In Ontario, there are both geographic and political townships. Most of Ontario, except for the sparsely populated far north, is subdivided into geographic townships. These are used primarily for geographic purposes, such as land surveying, natural resource exploration and tracking of phenomena such as forest fires or tornados.
A political or municipal township is an incorporated municipality consisting of one or more geographic townships united as a single entity with a single municipal administration, usually consisting of one or more communities that are not incorporated for various reasons. Often rural counties are subdivided into townships. In some places, usually if the township is in a county rather than in a regional municipality, the head of a political township is called a reeve, not a mayor. However, this distinction is changing as many rural townships are replacing the title reeve with mayor to reduce confusion. A few townships keep both titles and designate mayor as the head of the municipal council and use the title reeve to denote the representative to the upper tier (usually county) council.
The term "geographic township" is also used in reference to former political townships which were abolished or superseded as part of municipal government restructuring.

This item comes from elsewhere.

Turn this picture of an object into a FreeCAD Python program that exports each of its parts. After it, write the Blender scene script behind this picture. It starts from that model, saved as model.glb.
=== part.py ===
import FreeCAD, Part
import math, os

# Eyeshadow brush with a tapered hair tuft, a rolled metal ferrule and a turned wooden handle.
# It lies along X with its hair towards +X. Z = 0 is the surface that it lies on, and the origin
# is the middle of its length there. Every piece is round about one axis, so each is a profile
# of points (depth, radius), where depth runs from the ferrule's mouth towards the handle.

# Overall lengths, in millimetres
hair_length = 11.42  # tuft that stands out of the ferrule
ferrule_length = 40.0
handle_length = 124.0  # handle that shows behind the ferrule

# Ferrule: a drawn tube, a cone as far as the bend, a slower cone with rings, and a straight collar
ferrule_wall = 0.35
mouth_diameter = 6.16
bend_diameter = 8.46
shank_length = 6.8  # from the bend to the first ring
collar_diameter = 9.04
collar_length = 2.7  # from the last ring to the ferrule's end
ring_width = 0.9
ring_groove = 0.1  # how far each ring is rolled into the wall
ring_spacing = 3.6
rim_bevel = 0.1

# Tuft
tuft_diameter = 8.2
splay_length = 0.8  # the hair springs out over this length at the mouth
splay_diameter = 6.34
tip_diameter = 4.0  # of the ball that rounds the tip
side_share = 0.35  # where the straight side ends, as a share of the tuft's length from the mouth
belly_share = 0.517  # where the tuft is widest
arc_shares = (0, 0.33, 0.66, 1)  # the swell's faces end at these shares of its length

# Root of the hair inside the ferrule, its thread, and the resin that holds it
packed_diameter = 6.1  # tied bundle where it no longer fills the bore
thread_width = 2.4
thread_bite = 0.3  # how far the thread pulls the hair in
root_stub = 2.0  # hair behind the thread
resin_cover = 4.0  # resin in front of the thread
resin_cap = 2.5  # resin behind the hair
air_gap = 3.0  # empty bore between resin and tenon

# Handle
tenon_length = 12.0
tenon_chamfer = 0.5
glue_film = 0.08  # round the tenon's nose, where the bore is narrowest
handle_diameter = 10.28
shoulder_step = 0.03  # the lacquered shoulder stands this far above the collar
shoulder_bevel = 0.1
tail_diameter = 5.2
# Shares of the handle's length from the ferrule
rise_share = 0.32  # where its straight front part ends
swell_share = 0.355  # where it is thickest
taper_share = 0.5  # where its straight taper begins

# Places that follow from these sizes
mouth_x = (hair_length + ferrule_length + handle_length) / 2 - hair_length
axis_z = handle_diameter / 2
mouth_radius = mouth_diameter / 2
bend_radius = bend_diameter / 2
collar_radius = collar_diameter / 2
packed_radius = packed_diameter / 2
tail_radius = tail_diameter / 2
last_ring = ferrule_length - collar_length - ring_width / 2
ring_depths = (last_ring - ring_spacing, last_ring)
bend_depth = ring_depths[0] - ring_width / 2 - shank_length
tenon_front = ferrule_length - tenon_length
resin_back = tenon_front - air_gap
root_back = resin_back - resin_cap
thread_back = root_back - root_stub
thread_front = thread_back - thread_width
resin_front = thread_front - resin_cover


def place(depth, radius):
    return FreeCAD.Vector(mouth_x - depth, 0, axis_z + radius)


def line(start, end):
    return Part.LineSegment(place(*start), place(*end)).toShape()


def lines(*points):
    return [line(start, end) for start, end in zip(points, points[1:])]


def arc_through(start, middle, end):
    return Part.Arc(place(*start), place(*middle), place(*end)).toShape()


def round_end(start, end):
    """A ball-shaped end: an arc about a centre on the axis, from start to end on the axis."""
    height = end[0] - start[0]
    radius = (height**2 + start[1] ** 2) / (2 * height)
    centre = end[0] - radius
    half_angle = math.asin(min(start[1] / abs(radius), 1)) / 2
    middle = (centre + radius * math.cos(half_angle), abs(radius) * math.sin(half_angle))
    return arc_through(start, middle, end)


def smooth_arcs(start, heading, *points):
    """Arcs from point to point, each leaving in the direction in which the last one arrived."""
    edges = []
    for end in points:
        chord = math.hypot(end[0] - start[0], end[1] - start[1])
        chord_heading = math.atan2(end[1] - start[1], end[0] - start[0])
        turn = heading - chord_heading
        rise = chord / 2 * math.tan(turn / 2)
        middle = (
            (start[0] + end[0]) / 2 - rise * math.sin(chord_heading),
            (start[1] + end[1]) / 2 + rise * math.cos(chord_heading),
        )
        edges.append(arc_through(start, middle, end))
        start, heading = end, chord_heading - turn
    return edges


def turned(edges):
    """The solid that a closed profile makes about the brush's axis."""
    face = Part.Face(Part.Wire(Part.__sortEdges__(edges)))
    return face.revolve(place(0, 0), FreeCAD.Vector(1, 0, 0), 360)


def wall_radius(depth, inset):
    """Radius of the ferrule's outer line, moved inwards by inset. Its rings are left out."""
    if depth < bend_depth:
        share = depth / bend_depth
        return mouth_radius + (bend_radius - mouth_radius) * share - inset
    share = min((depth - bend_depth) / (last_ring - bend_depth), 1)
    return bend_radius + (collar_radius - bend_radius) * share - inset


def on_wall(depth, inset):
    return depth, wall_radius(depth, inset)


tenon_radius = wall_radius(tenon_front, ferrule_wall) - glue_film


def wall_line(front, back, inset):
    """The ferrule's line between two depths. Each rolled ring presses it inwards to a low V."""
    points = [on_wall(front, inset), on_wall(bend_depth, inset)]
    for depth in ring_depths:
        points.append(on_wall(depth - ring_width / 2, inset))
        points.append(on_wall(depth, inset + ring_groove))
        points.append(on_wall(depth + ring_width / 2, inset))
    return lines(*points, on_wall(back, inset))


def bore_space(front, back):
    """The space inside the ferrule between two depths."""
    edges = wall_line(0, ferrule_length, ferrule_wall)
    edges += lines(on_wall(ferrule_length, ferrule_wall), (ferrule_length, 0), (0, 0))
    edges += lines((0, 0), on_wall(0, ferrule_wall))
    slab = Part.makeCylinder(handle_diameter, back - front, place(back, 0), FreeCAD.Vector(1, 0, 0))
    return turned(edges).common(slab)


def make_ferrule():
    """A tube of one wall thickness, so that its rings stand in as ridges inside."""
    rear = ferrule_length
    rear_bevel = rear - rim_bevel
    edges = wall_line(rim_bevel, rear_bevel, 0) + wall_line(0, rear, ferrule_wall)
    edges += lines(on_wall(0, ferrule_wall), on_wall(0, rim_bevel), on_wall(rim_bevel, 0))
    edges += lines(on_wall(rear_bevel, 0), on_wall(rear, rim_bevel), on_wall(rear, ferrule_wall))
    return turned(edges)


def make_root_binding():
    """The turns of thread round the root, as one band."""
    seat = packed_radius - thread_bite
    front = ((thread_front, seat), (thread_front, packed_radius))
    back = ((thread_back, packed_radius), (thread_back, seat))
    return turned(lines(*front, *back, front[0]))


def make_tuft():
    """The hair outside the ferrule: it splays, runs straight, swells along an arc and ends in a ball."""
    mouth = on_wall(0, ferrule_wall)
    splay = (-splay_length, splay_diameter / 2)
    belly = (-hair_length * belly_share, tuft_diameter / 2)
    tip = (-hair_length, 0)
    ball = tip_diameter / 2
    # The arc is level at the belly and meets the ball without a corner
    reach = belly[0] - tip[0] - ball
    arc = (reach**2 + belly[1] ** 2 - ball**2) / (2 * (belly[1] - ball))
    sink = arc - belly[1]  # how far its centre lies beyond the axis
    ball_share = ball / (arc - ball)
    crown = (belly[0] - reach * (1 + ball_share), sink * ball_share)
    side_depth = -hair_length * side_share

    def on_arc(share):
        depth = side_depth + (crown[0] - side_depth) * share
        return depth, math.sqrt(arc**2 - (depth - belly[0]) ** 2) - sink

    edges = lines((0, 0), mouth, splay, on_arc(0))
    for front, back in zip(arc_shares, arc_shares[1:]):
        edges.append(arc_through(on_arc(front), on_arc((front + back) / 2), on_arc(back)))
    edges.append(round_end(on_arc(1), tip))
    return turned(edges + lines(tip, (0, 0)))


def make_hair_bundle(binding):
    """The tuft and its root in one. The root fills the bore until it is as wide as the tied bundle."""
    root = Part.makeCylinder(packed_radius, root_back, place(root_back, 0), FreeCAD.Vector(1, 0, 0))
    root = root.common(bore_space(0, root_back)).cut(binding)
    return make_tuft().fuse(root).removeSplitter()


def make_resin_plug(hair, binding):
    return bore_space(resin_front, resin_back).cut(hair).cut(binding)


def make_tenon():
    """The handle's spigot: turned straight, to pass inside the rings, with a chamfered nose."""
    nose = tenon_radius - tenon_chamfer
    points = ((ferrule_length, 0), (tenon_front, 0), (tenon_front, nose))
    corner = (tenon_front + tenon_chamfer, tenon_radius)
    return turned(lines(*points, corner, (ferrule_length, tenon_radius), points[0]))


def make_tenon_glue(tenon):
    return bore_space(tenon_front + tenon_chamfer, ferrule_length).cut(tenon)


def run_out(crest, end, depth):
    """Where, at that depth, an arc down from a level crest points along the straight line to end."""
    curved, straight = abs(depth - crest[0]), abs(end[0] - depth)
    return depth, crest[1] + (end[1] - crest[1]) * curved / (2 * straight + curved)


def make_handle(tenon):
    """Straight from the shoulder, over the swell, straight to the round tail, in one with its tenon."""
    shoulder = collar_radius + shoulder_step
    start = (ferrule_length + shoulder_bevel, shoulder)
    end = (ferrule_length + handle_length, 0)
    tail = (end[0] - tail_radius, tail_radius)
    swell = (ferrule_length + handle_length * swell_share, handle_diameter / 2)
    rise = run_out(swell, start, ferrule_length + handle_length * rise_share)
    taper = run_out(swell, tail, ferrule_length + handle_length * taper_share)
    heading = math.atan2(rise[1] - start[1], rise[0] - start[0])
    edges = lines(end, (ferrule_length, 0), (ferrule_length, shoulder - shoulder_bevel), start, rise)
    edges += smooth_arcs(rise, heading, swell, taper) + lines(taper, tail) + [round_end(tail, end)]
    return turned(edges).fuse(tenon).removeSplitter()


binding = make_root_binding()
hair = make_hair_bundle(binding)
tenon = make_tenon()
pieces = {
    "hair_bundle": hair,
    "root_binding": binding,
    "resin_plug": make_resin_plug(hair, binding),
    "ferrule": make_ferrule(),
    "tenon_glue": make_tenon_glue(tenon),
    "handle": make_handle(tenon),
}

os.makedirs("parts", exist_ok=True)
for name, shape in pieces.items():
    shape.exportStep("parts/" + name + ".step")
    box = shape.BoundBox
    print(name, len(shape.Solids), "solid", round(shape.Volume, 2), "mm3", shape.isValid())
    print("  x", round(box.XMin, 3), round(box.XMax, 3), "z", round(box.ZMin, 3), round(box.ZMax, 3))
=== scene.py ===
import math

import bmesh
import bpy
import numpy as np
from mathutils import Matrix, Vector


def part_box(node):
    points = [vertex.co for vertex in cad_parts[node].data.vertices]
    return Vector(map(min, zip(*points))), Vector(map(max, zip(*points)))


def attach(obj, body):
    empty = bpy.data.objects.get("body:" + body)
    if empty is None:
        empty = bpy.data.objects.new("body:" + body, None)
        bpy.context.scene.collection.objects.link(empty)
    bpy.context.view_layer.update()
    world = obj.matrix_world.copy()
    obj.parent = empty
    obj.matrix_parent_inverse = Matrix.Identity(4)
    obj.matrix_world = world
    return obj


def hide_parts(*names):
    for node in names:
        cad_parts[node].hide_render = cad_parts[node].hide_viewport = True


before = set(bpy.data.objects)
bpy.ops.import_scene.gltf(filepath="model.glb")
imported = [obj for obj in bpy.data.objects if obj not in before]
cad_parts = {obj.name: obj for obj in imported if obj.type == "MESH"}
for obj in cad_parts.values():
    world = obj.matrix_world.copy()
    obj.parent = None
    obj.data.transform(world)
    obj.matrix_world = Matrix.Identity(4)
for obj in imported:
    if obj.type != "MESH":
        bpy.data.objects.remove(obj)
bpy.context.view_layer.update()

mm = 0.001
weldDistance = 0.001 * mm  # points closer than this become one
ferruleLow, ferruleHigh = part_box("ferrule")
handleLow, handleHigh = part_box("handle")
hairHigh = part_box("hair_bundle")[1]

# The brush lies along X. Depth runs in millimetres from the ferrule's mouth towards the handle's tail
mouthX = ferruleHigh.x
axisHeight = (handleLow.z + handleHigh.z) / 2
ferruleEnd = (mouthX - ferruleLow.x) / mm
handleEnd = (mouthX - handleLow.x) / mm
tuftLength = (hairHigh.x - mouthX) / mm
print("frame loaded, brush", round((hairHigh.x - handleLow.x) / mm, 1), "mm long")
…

In Quebec, townships are called cantons and can also be political and geographic, similar to Ontario, although the geographic use is now very limited or not used at all. They were introduced after the British conquest primarily as a surveying unit. They were designated and cover most of the unattributed territory in Eastern Quebec and what is now known as the Eastern Townships, and later used in surveying the Outaouais and Saguenay-Lac-Saint-Jean regions. Townships often served as territorial basis for new municipalities, but township municipalities are no different from other types such as parish or village municipalities.
Western Canada 
In the Prairie provinces and parts of British Columbia, a township is a division of the Dominion Land Survey. Townships are (mostly) 6-by-6-mile (9.7 by 9.7 km) squares – about 36 square miles (93 km2) in area. These townships are not political units (although political boundaries often follow township boundaries), but exist only to define parcels of land in a relatively simple way. Townships are divided into 36 equal 1-by-1-mile (1.6 by 1.6 km) square parcels known as sections. In Saskatchewan, a political unit called a rural municipality in general is 3 townships by 3 townships in size, or 18 miles squared – about 324 square miles (840 km2).